◆ EXERCISE DESCRIPTION: Repeat every line, exactly, from the very first through the one where "new material, with" appears. Add nothing else.

** start DATA SHOWN **

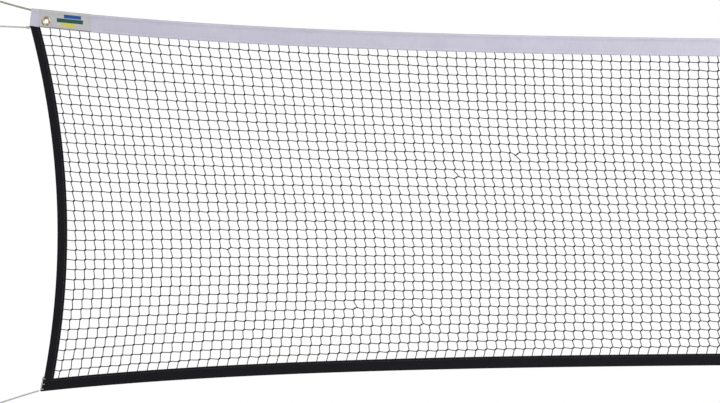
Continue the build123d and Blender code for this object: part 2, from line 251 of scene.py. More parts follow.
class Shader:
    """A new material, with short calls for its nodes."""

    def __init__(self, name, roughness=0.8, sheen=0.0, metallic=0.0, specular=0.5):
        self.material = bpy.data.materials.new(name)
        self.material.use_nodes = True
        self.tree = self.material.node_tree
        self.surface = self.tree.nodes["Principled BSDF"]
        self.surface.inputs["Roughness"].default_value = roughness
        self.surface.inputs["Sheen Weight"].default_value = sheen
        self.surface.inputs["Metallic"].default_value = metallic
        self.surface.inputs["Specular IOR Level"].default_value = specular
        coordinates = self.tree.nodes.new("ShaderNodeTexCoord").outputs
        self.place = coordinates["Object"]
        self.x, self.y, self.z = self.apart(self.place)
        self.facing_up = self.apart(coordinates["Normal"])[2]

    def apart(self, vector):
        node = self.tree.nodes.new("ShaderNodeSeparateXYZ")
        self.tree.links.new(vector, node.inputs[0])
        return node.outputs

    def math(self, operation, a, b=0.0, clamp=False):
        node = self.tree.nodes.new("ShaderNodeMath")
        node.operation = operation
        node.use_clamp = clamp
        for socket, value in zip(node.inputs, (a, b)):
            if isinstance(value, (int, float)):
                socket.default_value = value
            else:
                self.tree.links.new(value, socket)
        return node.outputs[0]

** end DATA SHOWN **

◆ TASK OUTPUT:
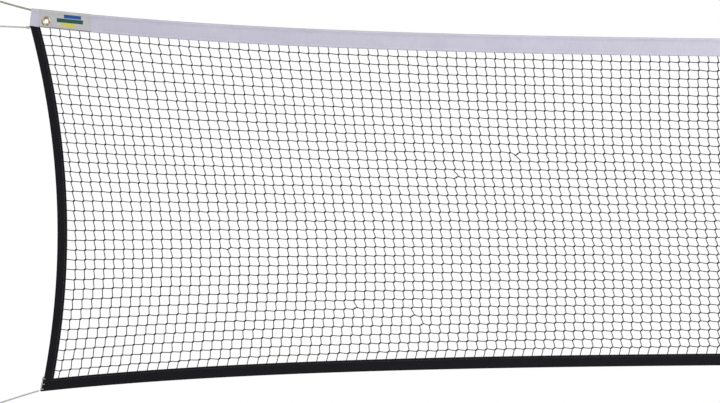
Continue the build123d and Blender code for this object: part 2, from line 251 of scene.py. More parts follow.
class Shader:
    """A new material, with short calls for its nodes."""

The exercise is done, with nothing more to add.